**Work to complete:** Everything in the listing below from the line containing "fill_sheet()" through the line containing "before = set(bpy.data.objects)" should be repeated exactly; leave out every other line.

**Given data:**

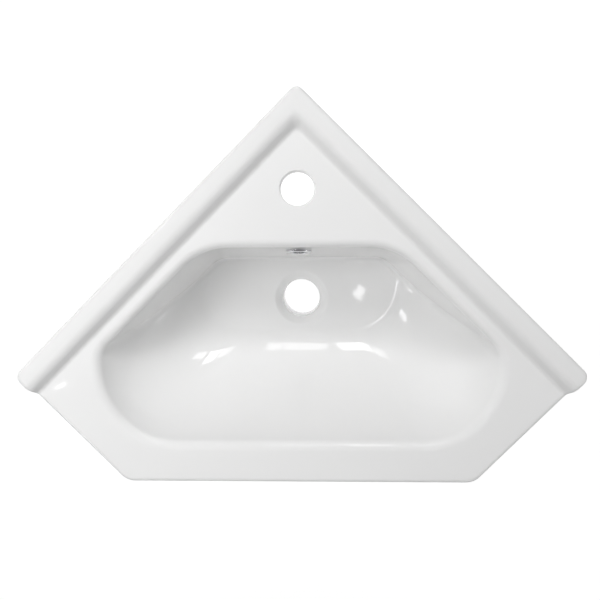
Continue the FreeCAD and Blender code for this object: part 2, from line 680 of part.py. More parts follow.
def make_fixing_collar(name, side):
    """Nylon collar in a wall-fixing hole, flanged against the inner face of the china. Side is
    1 on the right wall and -1 on the left one; local Z points into the wall."""
    body = doc.addObject("PartDesign::Body", name)
    barrel = "Sizes.fixing_hole_radius - Sizes.collar_clearance"
    revolved(body, "collar", [
        ("Sizes.collar_bore_radius", "-Sizes.flange_thickness - Sizes.collar_flange"),
        ("Sizes.collar_flange_radius", "-Sizes.flange_thickness - Sizes.collar_flange"),
        ("Sizes.collar_flange_radius", "-Sizes.flange_thickness"),
        (barrel, "-Sizes.flange_thickness"),
        (barrel, "-Sizes.collar_setback"),
        ("Sizes.collar_bore_radius", "-Sizes.collar_setback")])
    outward = Vector(side * ROOT_HALF, ROOT_HALF, 0)
    up = Vector(0, 0, 1)
    body.Placement = Placement(Vector(0, 0, 0), Rotation(up.cross(outward), up, outward, "ZYX"))
    body.setExpression(".Placement.Base.x", f"{side} * Sizes.fixing_along * sqrt(0.5)")
    body.setExpression(".Placement.Base.y", "-Sizes.fixing_along * sqrt(0.5)")
    body.setExpression(".Placement.Base.z", "-Sizes.fixing_drop")
    return body


def check(parts):
    """Every object recomputed without fault and every sub-part is one valid solid."""
    doc.recompute()
    for thing in doc.Objects:
        if "Invalid" in thing.State or "Error" in thing.State:
            raise RuntimeError(f"{thing.Label} is {thing.State}")
    for part in parts:
        shape = part.Shape
        if shape.isNull() or not shape.isValid() or len(shape.Solids) != 1:
            raise RuntimeError(f"{part.Label} is not one valid solid")


fill_sheet()
basin_body = make_basin_body()
PARTS = [
    basin_body,
    make_overflow_duct(basin_body),
    make_overflow_ring(),
    make_overflow_sleeve(),
    make_fixing_collar("fixing_sleeve_left", -1),
    make_fixing_collar("fixing_sleeve_right", 1),
]
check(PARTS)
os.makedirs("parts", exist_ok=True)
for part in PARTS:
    part.Shape.exportStep(f"parts/{part.Label}.step")
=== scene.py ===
import math

import bmesh
import bpy
import numpy as np
from mathutils import Matrix, Vector


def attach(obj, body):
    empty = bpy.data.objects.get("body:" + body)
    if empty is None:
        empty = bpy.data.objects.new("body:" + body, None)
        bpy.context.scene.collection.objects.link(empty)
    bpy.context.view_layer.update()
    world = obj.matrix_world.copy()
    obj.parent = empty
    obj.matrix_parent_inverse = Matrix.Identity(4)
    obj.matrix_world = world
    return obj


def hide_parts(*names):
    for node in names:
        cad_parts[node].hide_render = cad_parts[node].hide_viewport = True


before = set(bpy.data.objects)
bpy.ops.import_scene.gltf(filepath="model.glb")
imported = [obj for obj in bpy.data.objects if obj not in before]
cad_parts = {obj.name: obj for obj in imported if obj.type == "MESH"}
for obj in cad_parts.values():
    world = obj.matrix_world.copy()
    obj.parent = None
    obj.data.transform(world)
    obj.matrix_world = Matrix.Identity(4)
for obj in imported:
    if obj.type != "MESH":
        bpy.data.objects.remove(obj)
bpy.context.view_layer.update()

# ---------------------------------------------------------------- camera
# It looks almost straight down on the basin from 0.7 m above the deck, a little right of its
# middle, as the photograph does.
camera_data = bpy.data.cameras.new("camera")
camera = bpy.data.objects.new("camera", camera_data)
bpy.context.scene.collection.objects.link(camera)
bpy.context.scene.camera = camera
camera_data.lens = 41.03
camera_data.sensor_width = 36
tilt = Matrix.Rotation(math.radians(3.725), 3, "X")
roll = Matrix.Rotation(math.radians(-2.078), 3, "Y")
turn = Matrix.Rotation(math.radians(0.193), 3, "Z")
camera.matrix_world = Matrix.Translation((0.0276, -0.1711, 0.7005)) @ (
    turn @ roll @ tilt).transposed().to_4x4()

# ---------------------------------------------------------------- china
# The basin itself, one casting of glazed vitreous china: a flat deck with a raised ledge along
# both walls, a deep trapezoid bowl with a dished waste, a low apron at the front and tall flanges
# that hang on the walls. Sizes are in millimetres here, with the deck at z = 0.
MM = 0.001
ROOT_HALF = math.sqrt(0.5)
EIGHTH = math.tan(math.pi / 8)
HALF_SPAN = 295  # from the middle to a wall tip
DEPTH_OUT = 408  # from the corner of the walls to the front edge
WALL_LENGTH = HALF_SPAN / ROOT_HALF
UNDERSIDE = -13  # of the deck
EDGE_R = 4
CORNER_R, TIP_R, FRONT_R = 8, 10, 20
FLANGE_FOOT, APRON_FOOT = -122, -46
SLOPE_START, SLOPE_END = 235, 325  # along the wall, where the foot rises from flange to apron
BOWL_DEPTH = 104
CHINA = 9  # thickness of the bowl
RIM_BACK, RIM_GAP, RIM_SIDE, RIM_FRONT = 162, 43.3, 209, 366.5  # rim, before it is rounded
BACK_CORNER_R, SIDE_CORNER_R = (70, 30), (30, 18)  # at the rim, and at the floor
BOWL_LEAN = math.radians(6.4)
BOWL_FOOT = 5.5
FLOOR_FRONT, FLOOR_SIDE = 257.6, 114.9
WASTE_Y, WASTE_R = -220.53, 21.5
TAP_Y, TAP_R = -103, 17.5
FIXING_ALONG, FIXING_Z, FIXING_R = 190, -88, 8


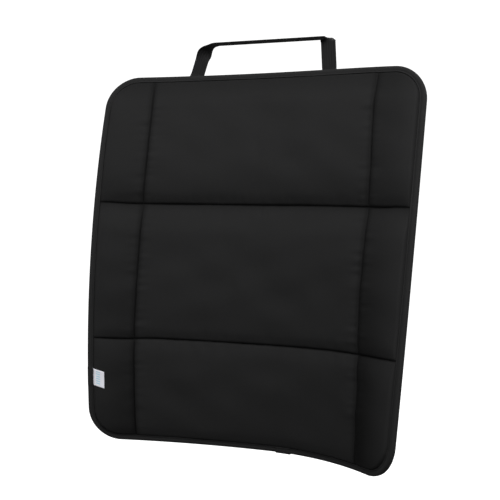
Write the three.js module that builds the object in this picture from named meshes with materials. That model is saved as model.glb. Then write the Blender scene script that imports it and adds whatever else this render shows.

**Solution to the problem:**
fill_sheet()
basin_body = make_basin_body()
PARTS = [
    basin_body,
    make_overflow_duct(basin_body),
    make_overflow_ring(),
    make_overflow_sleeve(),
    make_fixing_collar("fixing_sleeve_left", -1),
    make_fixing_collar("fixing_sleeve_right", 1),
]
check(PARTS)
os.makedirs("parts", exist_ok=True)
for part in PARTS:
    part.Shape.exportStep(f"parts/{part.Label}.step")
=== scene.py ===
import math

import bmesh
import bpy
import numpy as np
from mathutils import Matrix, Vector


def attach(obj, body):
    empty = bpy.data.objects.get("body:" + body)
    if empty is None:
        empty = bpy.data.objects.new("body:" + body, None)
        bpy.context.scene.collection.objects.link(empty)
    bpy.context.view_layer.update()
    world = obj.matrix_world.copy()
    obj.parent = empty
    obj.matrix_parent_inverse = Matrix.Identity(4)
    obj.matrix_world = world
    return obj


def hide_parts(*names):
    for node in names:
        cad_parts[node].hide_render = cad_parts[node].hide_viewport = True


before = set(bpy.data.objects)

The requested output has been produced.